* _What is being asked_:
Locate the line bearing "Turn this picture" in the material below, then reproduce it and each following line up to and including the line bearing "from typing import NamedTuple".

* _Available data_:

/---

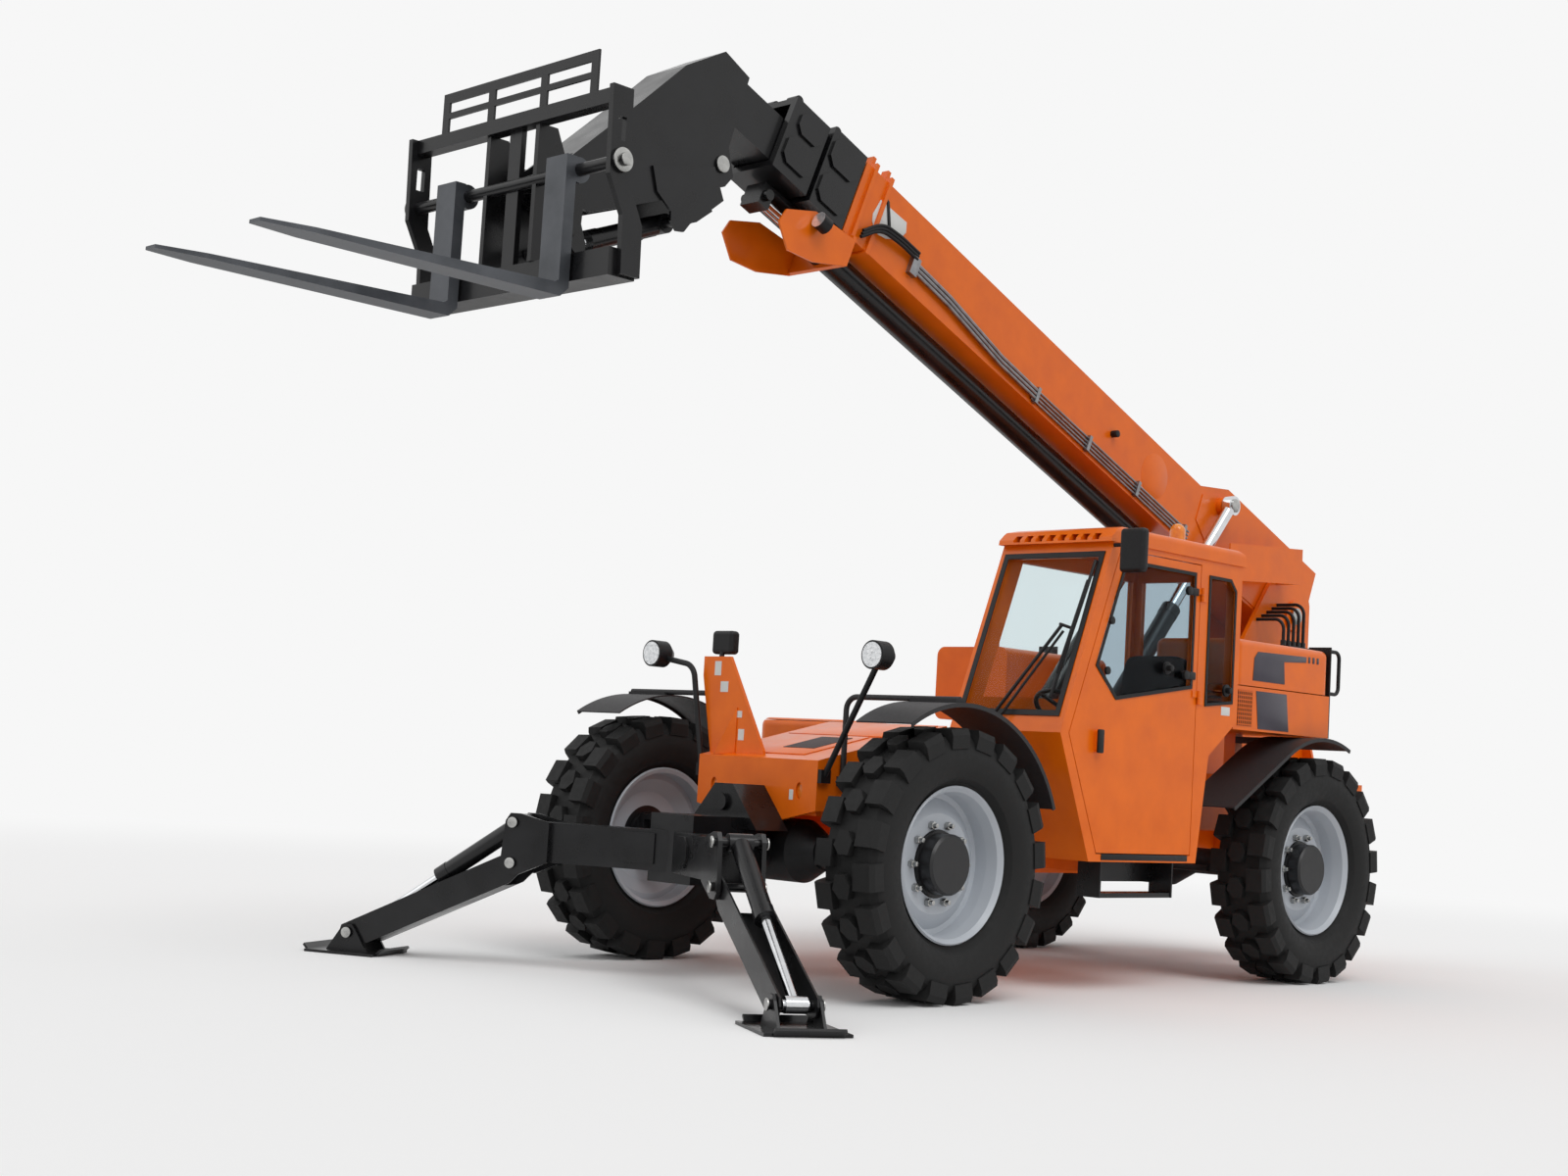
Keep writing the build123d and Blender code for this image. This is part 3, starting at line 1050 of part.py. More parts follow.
def make_carriage():
    plate = [(2210, CARRIAGE_TOP_Z), (2200, 3720), (2110, 3550), (2100, 3280), (1985, 3280), (1990, 3520)]
    plate += [(2080, 3700), (2090, CARRIAGE_TOP_Z)]
    parts = []
    for s in (-1, 1):
        y0 = BOOM_Y + s * (CARRIAGE_HALF - 30)
        y1 = BOOM_Y + s * CARRIAGE_HALF
        side = slab(plate, y0, y1)
        slot = slab([(2122, 3880), (2168, 3880), (2168, 3990), (2122, 3990)], min(y0, y1) - 1, max(y0, y1) + 1)
        parts.append(side - slot)
        ear = [(2105, 4060), (2105, 3300), (1995, 3290), (1855, 3480), (1836, 3530), (1848, 3580)]
        ear += [(1872, 3640), (1862, 3800), (1850, 3865), (1878, 3930), (1935, 3948), (2000, 3950)]
        ear += [(2050, 4060)]
        ear = slab(ear, BOOM_Y + s * EAR_IN, BOOM_Y + s * EAR_OUT)
        ear = ear - bar_y(TILT_X, TILT_Z, BOOM_Y + s * (EAR_IN - 1), BOOM_Y + s * (EAR_OUT + 1), 35 + PIN_GAP)
        parts.append(ear)
        parts.append(bar_y(ROD_EYE_X, ROD_EYE_Z, BOOM_Y + s * EAR_IN, BOOM_Y + s * 216, 46))
        parts.append(block(2105, 2160, BOOM_Y + s * EAR_IN, BOOM_Y + s * EAR_OUT, 3400, 4062))
    y0 = BOOM_Y - CARRIAGE_HALF + 30
    y1 = BOOM_Y + CARRIAGE_HALF - 30
    parts.append(block(2105, 2175, y0, y1, 4060, CARRIAGE_TOP_Z))
    parts.append(block(1990, 2150, y0, y1, CARRIAGE_BOTTOM_Z, 3400))
    parts.append(block(2112, 2142, BOOM_Y - 45, BOOM_Y + 45, 3400, 4060))
    # Guard of flats above the top bar
    x0 = 2140
    x1 = 2152
    parts.append(block(x0, x1, BOOM_Y - GUARD_HALF, BOOM_Y + GUARD_HALF, GUARD_TOP_Z - 50, GUARD_TOP_Z))
    for y in (-GUARD_HALF + 25, -200, 200, GUARD_HALF - 25):
        parts.append(block(x0, x1, BOOM_Y + y - 25, BOOM_Y + y + 25, CARRIAGE_TOP_Z, GUARD_TOP_Z))
    parts.append(block(x0, x1, BOOM_Y - GUARD_HALF, BOOM_Y + GUARD_HALF, 4210, 4240))
    # Shaft with a washer outside each side plate
    shaft_half = CARRIAGE_HALF + 40
    parts.append(bar_y(SHAFT_X, SHAFT_Z, BOOM_Y - shaft_half, BOOM_Y + shaft_half, SHAFT_RADIUS))
    for s in (-1, 1):
        parts.append(bar_y(SHAFT_X, SHAFT_Z, BOOM_Y + s * CARRIAGE_HALF, BOOM_Y + s * (CARRIAGE_HALF + 14), 56))
    return fuse(parts)


def make_forks():
    shape = [(2160, 3850), (2220, 3850), (2220, 3262), (2240, 3250), (TIP_X, FORK_BOTTOM_Z + 16)]
    shape += [(TIP_X, FORK_BOTTOM_Z), (2205, FORK_BOTTOM_Z), (2160, FORK_BOTTOM_Z + 45)]
    solids = []
    for s in (-1, 1):
        y = BOOM_Y + s * FORK_SPREAD_HALF
        half = FORK_WIDTH / 2
        fork = slab(shape, y - half, y + half)
        for t in (-1, 1):
            nick = [(TIP_X - 240, y + t * half), (TIP_X + 1, y + t * (half - 34)), (TIP_X + 1, y + t * half)]
            fork = fork - sheet(nick, FORK_BOTTOM_Z - 1, FORK_BOTTOM_Z + 80)
        sleeve = bar_y(SHAFT_X, SHAFT_Z, y - half, y + half, 60)
        fork = fuse([fork, sleeve])
        fork = fork - bar_y(SHAFT_X, SHAFT_Z, y - half - 1, y + half + 1, SHAFT_RADIUS + PIN_GAP)
        solids.append(fork)
    return group(solids)


# Outriggers: a beam with two arms in plan, legs, pads and their cylinders
LEG_SLOPE = math.degrees(math.asin((LEG_PIN_Z - PAD_PIN_Z) / LEG_LENGTH))
LEG_REACH = math.sqrt(LEG_LENGTH**2 - (LEG_PIN_Z - PAD_PIN_Z) ** 2)
LEG_CYL_LENGTH = math.dist((0, LEG_CYL_PIN_Z), (LEG_REACH, PAD_PIN_Z))
LEG_CYL_ROD_LENGTH = 700.0
ARM_LENGTH = LEG_Y / math.cos(math.radians(LEG_YAW))
CLEVIS_IN = LEG_HALF + EYE_GAP
CLEVIS_OUT = CLEVIS_IN + 22
FLANGE_TOP = 60.0
FLANGE_FOOT = -90.0


def make_outrigger_beam():
    parts = []
    parts.append(wall([(-260, 790), (260, 790), (66, 1020), (-66, 1020)], NOSE_FRONT_X, 450))
    parts.append(rod((440, 0, 925), (474, 0, 925), 46))
    parts.append(block(300, 800, -160, 160, 500, 850))
    parts.append(block(NOSE_FRONT_X, 310, -160, 160, 790, 850))
    for s in (-1, 1):
        parts.append(at_leg(block(-ARM_LENGTH, -110, -ARM_HALF, ARM_HALF, ARM_BOTTOM_Z, ARM_TOP_Z), s))
        for t in (-1, 1):
            cheek = [(-200, ARM_BOTTOM_Z), (-40, 484), (30, 484), (62, 520), (62, 560), (46, 760)]
            cheek += [(20, 800), (-40, 800), (-200, ARM_TOP_Z)]
            parts.append(at_leg(slab(cheek, t * CLEVIS_IN, t * CLEVIS_OUT), s))
            parts.append(at_leg(block(-200, -112, t * ARM_HALF, t * CLEVIS_IN, ARM_BOTTOM_Z, ARM_TOP_Z), s))
        for z in (LEG_PIN_Z, LEG_CYL_PIN_Z):
            parts.append(at_leg(bar_y(0, z, -CLEVIS_OUT - 14, CLEVIS_OUT + 14, LEG_PIN_RADIUS), s))
    # Rounded plates lapped on the front of the arms near the middle
    for s in (-1, 1):
        lap = [(-780, 590), (-610, 590), (-560, 640), (-560, 700), (-610, 745), (-780, 745)]
        parts.append(at_leg(slab(lap, -ARM_HALF - 14, -ARM_HALF), s))
    return fuse(parts)


def leg_frame(shape, side):
    return at_leg(Pos(0, 0, LEG_PIN_Z) * Rot(0, LEG_SLOPE, 0) * shape, side)


def make_leg(side):
    flange = [(-46, -40), (-14, -62), (60, FLANGE_FOOT), (940, FLANGE_FOOT), (1040, -56), (1076, -20)]
    flange += [(1076, 24), (1050, 54), (60, FLANGE_TOP), (-30, 54), (-58, 20)]
    parts = []
    for t in (-1, 1):
        parts.append(slab(flange, t * (LEG_HALF - LEG_SHEET), t * LEG_HALF))
        parts.append(bar_y(0, 0, t * (LEG_HALF - LEG_SHEET - 10), t * LEG_HALF, 44))
    inner = LEG_HALF - LEG_SHEET
    parts.append(block(95, 940, -inner, inner, FLANGE_FOOT, FLANGE_FOOT + LEG_SHEET))
    leg = fuse(parts)
    leg = leg - bar_y(0, 0, -LEG_HALF - 1, LEG_HALF + 1, LEG_PIN_RADIUS + PIN_GAP)
    leg = leg - bar_y(LEG_LENGTH, 0, -LEG_HALF - 1, LEG_HALF + 1, LEG_PIN_RADIUS + PIN_GAP)
    return leg_frame(leg, side)


def make_pad(side):
    x = LEG_REACH
    half = PAD_LENGTH / 2
    parts = [block(x - half, x + half, -PAD_WIDTH / 2, PAD_WIDTH / 2, 0, PAD_SHEET)]
    for t in (-1, 1):
        lip = [(x + t * half, 0), (x + t * half, PAD_SHEET), (x + t * (half + 26), 40), (x + t * (half + 34), 30)]
        lip += [(x + t * (half + 4), 0)]
        if t < 0:
            lip.reverse()
        parts.append(slab(lip, -PAD_WIDTH / 2 + 40, PAD_WIDTH / 2 - 40))
        ear = [(x - 120, PAD_SHEET - 2), (x + 120, PAD_SHEET - 2), (x + 42, PAD_PIN_Z + 20)]
        ear += [(x + 22, PAD_PIN_Z + 44), (x - 22, PAD_PIN_Z + 44), (x - 42, PAD_PIN_Z + 20)]
        parts.append(slab(ear, t * CLEVIS_IN, t * (CLEVIS_IN + 14)))
        parts.append(bar_y(x, PAD_PIN_Z, t * 70, t * (CLEVIS_IN + 26), LEG_PIN_RADIUS))
    return at_leg(fuse(parts), side)


def make_leg_barrel(side):
    one = cylinder_barrel(LEG_CYL_BARREL, LEG_CYL_RADIUS, LEG_CYL_RADIUS - 9, LEG_CYL_ROD_RADIUS + 1,
                          44, 60, LEG_PIN_RADIUS, 36)
    return at_leg(aim(one, (0, LEG_CYL_PIN_Z), (LEG_REACH, PAD_PIN_Z), 0), side)


def make_leg_rod(side):
    one = cylinder_rod(LEG_CYL_LENGTH, LEG_CYL_ROD_LENGTH, LEG_CYL_ROD_RADIUS, LEG_CYL_RADIUS - 10,
                       38, 50, LEG_PIN_RADIUS, 60)
    return at_leg(aim(one, (0, LEG_CYL_PIN_Z), (LEG_REACH, PAD_PIN_Z), 0), side)


# Valve block behind the cab and the hoses that loop from it to the tower
VALVE_Y = 470.0


def make_valve_block():
    tower_y = TOWER_IN_L + TOWER_PLATE
    parts = [block(-4470, -4090, tower_y, VALVE_Y + 110, 1950, 1966)]
    parts.append(block(-4450, -4120, tower_y, tower_y + 16, 1850, 1966))
    parts.append(block(-4440, -4130, VALVE_Y - 60, VALVE_Y + 90, 1960, 2120))
    for i in range(5):
        x = -4410 + i * 62
        parts.append(rod((x, VALVE_Y + 20, 2110), (x, VALVE_Y + 20, 2160), 18))
    return fuse(parts)


def make_hoses():
    tower_y = TOWER_IN_L + TOWER_PLATE
    hoses = []
    for i in range(5):
        x = -4410 + i * 62
        top = 2420 - i * 30
        run = [(x, VALVE_Y + 20, 2160), (x, VALVE_Y + 20, top), (x, tower_y, top)]
        hoses.append(tube_run(run, 11, 70))
    return group(hoses)


FRONT_X = 0.0
SIDES = ((1, "l"), (-1, "r"))


def main():
    save("frame", make_frame())
    save("nose", make_nose())
    save("counterweight", make_counterweight())
    save("front_axle", make_axle(FRONT_X, 1))
    save("rear_axle", make_axle(REAR_AXLE_X, -1))
    save("fenders", make_fenders())
    save("outrigger_beam", make_outrigger_beam())
    save("pods", make_pods())
    save("tank", make_tank())
    save("pod_lid", make_pod_lid())
    save("engine_hood", make_engine_hood())
    save("engine_block", make_engine())
    save("cab_shell", make_cab_shell())
    save("cab_roof", make_cab_roof())
    save("cab_glass", make_cab_glass())
    save("cab_interior", group([make_interior(), make_steering_wheel()]))
    save("operator_chair", make_seat())
    save("door", make_door())
    save("door_glass", make_door_glass())
    save("step", make_step())
    save("lamp_housings", make_lamp_housings())
    save("lamp_lenses", group([make_lamp_lenses(), make_beacon()]))
    save("valve_block", make_valve_block())
    save("hoses", make_hoses())
    tyre = make_tyre()
    rim = make_rim()
    for x, end in ((FRONT_X, "f"), (REAR_AXLE_X, "r")):
        for side, letter in SIDES:
            save("tyre_" + end + letter, place_wheel(tyre, x, side))
            save("rim_" + end + letter, place_wheel(rim, x, side))
            save("knuckle_" + end + letter, make_knuckle(x, side, -1 if end == "f" else 1))
    save("boom_outer", make_boom_outer())
    save("boom_lines", make_boom_lines())
    save("extend_barrel", make_extend_barrel())
    save("extend_rod", make_extend_rod())
    save("stage_2", make_stage2())
    save("stage_3", make_stage3())
    save("boom_head", make_boom_head())
    save("carriage", make_carriage())
    save("forks", make_forks())
    save("lift_barrels", make_lift_barrels())
    save("lift_rods", make_lift_rods())
    save("tilt_barrel", make_tilt_barrel())
    save("tilt_rod", make_tilt_rod())
    for side, letter in SIDES:
        save("leg_" + letter, make_leg(side))
        save("pad_" + letter, make_pad(side))
        save("leg_barrel_" + letter, make_leg_barrel(side))
        save("leg_rod_" + letter, make_leg_rod(side))


if __name__ == "__main__":
    main()
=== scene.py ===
import json
import math

import bpy
from mathutils import Matrix, Vector


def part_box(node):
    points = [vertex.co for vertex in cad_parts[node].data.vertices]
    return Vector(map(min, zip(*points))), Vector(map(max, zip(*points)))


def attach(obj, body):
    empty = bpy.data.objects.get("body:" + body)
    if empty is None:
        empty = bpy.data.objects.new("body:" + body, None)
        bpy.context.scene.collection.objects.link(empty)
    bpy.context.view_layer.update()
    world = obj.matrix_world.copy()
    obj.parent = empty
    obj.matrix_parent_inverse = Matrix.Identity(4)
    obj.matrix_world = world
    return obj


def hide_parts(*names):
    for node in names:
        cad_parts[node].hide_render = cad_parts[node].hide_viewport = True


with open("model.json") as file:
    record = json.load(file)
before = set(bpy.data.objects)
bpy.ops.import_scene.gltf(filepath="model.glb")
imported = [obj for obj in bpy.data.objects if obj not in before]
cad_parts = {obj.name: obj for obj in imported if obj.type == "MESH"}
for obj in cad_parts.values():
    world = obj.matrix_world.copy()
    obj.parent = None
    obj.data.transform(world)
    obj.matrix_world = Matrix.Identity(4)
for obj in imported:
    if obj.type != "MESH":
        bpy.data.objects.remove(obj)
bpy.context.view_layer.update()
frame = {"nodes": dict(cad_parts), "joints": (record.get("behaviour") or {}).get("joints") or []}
joints = {j["name"]: j for j in frame["joints"]}
print("frame loaded")

# places taken from the frame's own joints, in metres
pivot = Vector(joints["boom_lift"]["pos_m"])
boomDir = Vector(joints["boom_extend"]["axis"]).normalized()
boomUp = Vector((-boomDir.z, 0, boomDir.x))
frontX = joints["wheel_fl_spin"]["pos_m"][0]
rearX = joints["wheel_rl_spin"]["pos_m"][0]
boomSide = 0.180


def deselect():
    for o in bpy.context.selected_objects:
        o.select_set(False)


deselect()


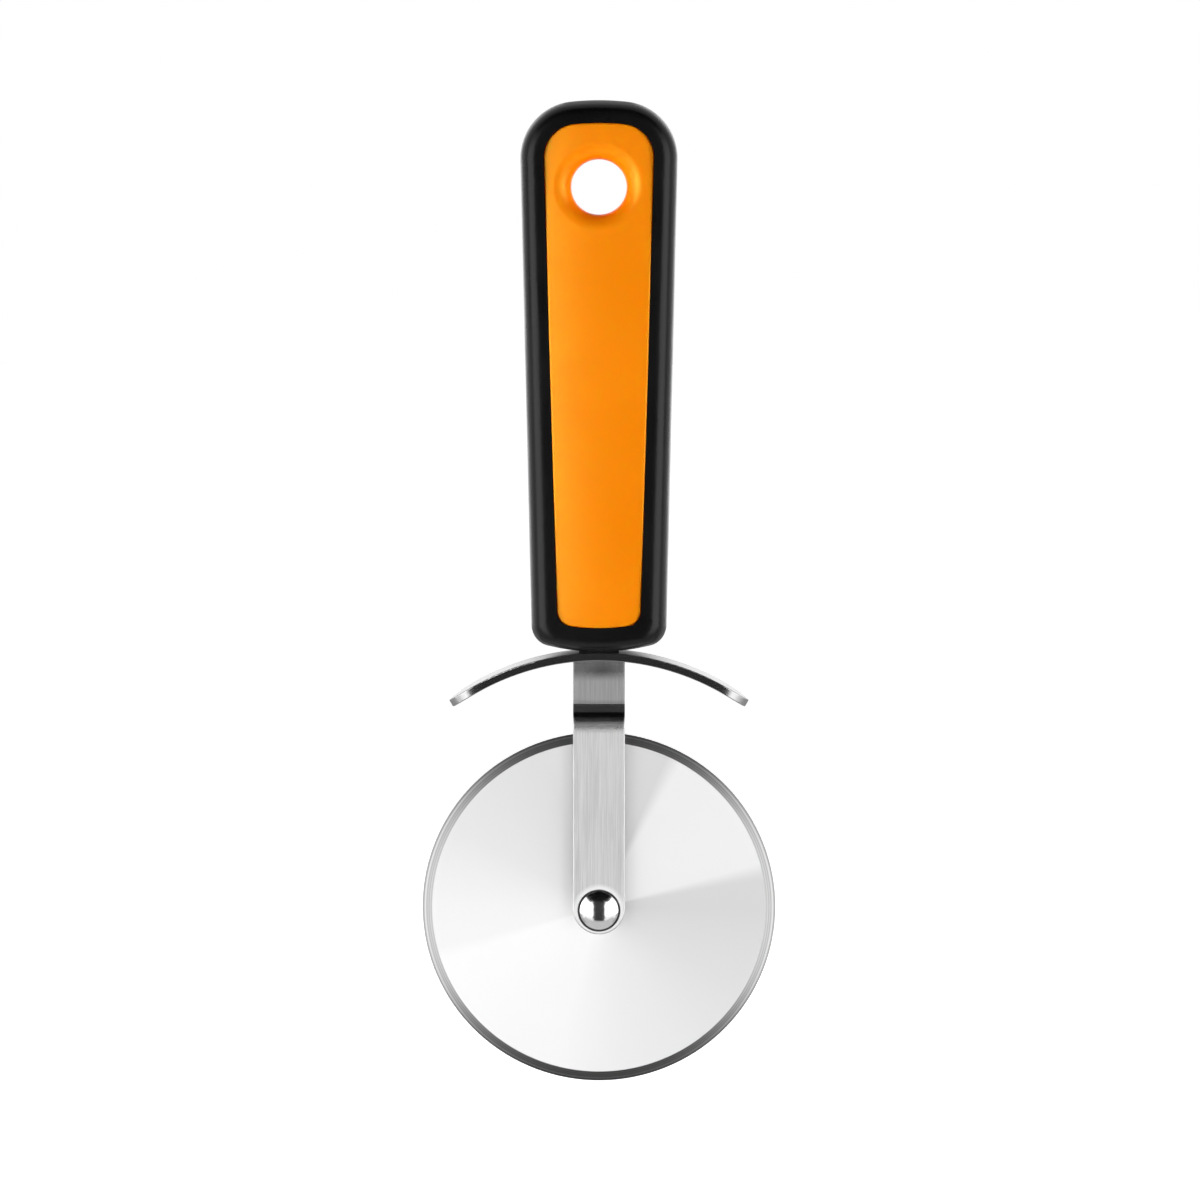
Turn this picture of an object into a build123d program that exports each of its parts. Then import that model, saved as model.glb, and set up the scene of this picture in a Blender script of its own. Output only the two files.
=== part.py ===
from build123d import *

import os
from math import asin, atan, copysign, cos, degrees, radians, sin, sqrt, tan
from typing import NamedTuple

# Pizza cutter wheel, in millimetres. It stands upright as it would hang: +Z runs up the
# handle, the front faces -Y, and the origin is the centre of the hanging hole.

# Cutting wheel: a steel disc ground to a thin edge from both faces.
wheel_diameter = 70.0
wheel_thickness = 1.0
wheel_bevel_width = 1.9
wheel_edge_thickness = 0.15
hole_to_axle = 142.15  # from the hanging hole down to the wheel's axle

# Axle: a two-piece domed rivet, a tubular half pressed over a solid half.
axle_diameter = 4.5
axle_pin_diameter = 2.8
rivet_head_diameter = 7.8
rivet_head_height = 1.8
rivet_head_rim = 0.25  # straight edge under the dome
rivet_edge_radius = 0.4  # between that edge and the dome
rivet_wall_end = 1.2  # solid metal between the tube's bore and its dome
rivet_seat_diameter = 8.4  # shallow seat pressed into the leg, a little wider than the head
rivet_seat_depth = 0.2

# Plastic spacers that keep the wheel midway between the two legs.
spacer_diameter = 9.4
spacer_thickness = 2.15
spacer_chamfer = 0.3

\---

* _Response to the exercise_:
Turn this picture of an object into a build123d program that exports each of its parts. Then import that model, saved as model.glb, and set up the scene of this picture in a Blender script of its own. Output only the two files.
=== part.py ===
from build123d import *

import os
from math import asin, atan, copysign, cos, degrees, radians, sin, sqrt, tan
from typing import NamedTuple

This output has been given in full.